§ **Set task**:
Copy exactly, please, the lines of the data from its start through the line containing "serrated_length = 18.6".

§ **Source data**:
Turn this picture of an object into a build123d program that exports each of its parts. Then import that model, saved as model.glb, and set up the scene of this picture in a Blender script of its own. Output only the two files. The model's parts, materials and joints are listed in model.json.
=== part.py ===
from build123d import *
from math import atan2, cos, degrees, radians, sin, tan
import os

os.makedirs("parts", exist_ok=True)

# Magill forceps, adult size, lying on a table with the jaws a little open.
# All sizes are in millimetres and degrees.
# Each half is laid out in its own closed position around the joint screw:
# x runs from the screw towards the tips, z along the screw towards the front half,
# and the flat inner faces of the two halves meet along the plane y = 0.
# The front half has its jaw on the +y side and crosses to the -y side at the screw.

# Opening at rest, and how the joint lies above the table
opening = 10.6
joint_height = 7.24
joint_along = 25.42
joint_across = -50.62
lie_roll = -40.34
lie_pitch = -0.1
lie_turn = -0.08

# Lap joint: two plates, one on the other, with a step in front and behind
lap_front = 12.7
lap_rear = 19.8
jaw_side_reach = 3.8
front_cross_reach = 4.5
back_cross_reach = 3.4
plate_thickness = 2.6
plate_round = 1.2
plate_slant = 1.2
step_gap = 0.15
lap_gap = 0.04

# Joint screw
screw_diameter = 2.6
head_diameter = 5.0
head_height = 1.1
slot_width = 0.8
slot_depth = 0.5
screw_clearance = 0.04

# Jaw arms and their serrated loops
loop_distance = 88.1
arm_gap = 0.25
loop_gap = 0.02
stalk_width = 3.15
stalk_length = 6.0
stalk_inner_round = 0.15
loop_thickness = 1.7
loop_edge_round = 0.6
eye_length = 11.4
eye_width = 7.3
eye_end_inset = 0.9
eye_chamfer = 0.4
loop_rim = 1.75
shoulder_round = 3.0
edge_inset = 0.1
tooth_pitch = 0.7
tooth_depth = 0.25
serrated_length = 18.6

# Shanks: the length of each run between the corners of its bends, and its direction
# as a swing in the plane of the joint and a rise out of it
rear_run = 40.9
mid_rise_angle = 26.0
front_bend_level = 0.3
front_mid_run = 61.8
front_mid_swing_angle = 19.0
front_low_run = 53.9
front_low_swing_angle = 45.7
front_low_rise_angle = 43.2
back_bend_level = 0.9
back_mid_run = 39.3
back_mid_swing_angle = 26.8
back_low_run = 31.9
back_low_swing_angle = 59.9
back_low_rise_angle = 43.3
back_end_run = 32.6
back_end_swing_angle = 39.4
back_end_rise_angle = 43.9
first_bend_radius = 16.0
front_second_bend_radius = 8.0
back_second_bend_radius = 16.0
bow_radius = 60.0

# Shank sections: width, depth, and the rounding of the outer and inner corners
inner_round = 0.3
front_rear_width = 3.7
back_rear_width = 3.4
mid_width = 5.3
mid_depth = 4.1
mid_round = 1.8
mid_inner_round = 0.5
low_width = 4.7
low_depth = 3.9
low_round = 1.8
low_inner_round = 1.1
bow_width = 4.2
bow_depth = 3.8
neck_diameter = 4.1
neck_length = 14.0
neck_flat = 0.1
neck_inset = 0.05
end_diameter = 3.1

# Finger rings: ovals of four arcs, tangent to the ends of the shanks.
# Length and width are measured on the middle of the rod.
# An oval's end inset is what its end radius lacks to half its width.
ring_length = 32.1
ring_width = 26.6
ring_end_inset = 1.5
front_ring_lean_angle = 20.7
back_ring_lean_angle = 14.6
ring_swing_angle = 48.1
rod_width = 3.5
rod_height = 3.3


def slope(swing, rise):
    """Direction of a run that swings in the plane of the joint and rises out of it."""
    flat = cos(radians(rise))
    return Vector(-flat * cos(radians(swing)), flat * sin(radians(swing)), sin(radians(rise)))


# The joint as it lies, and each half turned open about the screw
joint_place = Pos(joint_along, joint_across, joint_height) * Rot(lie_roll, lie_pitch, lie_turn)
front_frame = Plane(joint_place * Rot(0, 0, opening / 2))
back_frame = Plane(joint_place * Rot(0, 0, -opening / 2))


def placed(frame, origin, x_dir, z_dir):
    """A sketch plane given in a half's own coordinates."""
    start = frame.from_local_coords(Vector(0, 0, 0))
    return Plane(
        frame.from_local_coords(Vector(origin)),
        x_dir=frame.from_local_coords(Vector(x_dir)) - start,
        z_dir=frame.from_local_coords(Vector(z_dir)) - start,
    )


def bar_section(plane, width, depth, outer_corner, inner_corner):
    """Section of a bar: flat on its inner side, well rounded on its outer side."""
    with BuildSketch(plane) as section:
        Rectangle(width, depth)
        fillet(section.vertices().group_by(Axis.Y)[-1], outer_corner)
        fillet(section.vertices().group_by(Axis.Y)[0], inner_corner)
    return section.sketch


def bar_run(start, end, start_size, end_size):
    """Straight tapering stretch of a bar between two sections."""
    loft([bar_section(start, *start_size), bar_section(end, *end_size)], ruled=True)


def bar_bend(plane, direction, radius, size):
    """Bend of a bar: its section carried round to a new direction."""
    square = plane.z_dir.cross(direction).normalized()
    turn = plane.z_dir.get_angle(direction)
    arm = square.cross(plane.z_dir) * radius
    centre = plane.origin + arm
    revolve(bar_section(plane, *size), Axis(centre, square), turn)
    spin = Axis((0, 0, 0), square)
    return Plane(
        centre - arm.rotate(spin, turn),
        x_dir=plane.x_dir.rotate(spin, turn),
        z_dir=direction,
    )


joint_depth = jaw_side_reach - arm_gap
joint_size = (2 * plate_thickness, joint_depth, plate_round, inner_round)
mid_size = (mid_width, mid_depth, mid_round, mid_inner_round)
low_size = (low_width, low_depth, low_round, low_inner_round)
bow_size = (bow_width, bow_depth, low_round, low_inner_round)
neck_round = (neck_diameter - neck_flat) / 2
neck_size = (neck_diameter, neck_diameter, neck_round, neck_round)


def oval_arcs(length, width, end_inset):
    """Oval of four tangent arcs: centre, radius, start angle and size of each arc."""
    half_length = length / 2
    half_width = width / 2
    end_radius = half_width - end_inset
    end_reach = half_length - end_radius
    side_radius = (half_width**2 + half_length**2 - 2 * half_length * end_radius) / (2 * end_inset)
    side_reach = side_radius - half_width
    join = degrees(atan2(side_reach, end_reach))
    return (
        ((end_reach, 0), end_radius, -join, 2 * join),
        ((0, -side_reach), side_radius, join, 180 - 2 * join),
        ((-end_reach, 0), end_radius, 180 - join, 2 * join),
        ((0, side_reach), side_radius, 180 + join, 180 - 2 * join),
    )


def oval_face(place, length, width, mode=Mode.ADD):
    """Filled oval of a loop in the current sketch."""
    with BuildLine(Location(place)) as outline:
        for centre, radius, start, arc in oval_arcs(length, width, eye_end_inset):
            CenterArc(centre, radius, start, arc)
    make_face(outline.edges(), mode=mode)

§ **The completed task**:
Turn this picture of an object into a build123d program that exports each of its parts. Then import that model, saved as model.glb, and set up the scene of this picture in a Blender script of its own. Output only the two files. The model's parts, materials and joints are listed in model.json.
=== part.py ===
from build123d import *
from math import atan2, cos, degrees, radians, sin, tan
import os

os.makedirs("parts", exist_ok=True)

# Magill forceps, adult size, lying on a table with the jaws a little open.
# All sizes are in millimetres and degrees.
# Each half is laid out in its own closed position around the joint screw:
# x runs from the screw towards the tips, z along the screw towards the front half,
# and the flat inner faces of the two halves meet along the plane y = 0.
# The front half has its jaw on the +y side and crosses to the -y side at the screw.

# Opening at rest, and how the joint lies above the table
opening = 10.6
joint_height = 7.24
joint_along = 25.42
joint_across = -50.62
lie_roll = -40.34
lie_pitch = -0.1
lie_turn = -0.08

# Lap joint: two plates, one on the other, with a step in front and behind
lap_front = 12.7
lap_rear = 19.8
jaw_side_reach = 3.8
front_cross_reach = 4.5
back_cross_reach = 3.4
plate_thickness = 2.6
plate_round = 1.2
plate_slant = 1.2
step_gap = 0.15
lap_gap = 0.04

# Joint screw
screw_diameter = 2.6
head_diameter = 5.0
head_height = 1.1
slot_width = 0.8
slot_depth = 0.5
screw_clearance = 0.04

# Jaw arms and their serrated loops
loop_distance = 88.1
arm_gap = 0.25
loop_gap = 0.02
stalk_width = 3.15
stalk_length = 6.0
stalk_inner_round = 0.15
loop_thickness = 1.7
loop_edge_round = 0.6
eye_length = 11.4
eye_width = 7.3
eye_end_inset = 0.9
eye_chamfer = 0.4
loop_rim = 1.75
shoulder_round = 3.0
edge_inset = 0.1
tooth_pitch = 0.7
tooth_depth = 0.25
serrated_length = 18.6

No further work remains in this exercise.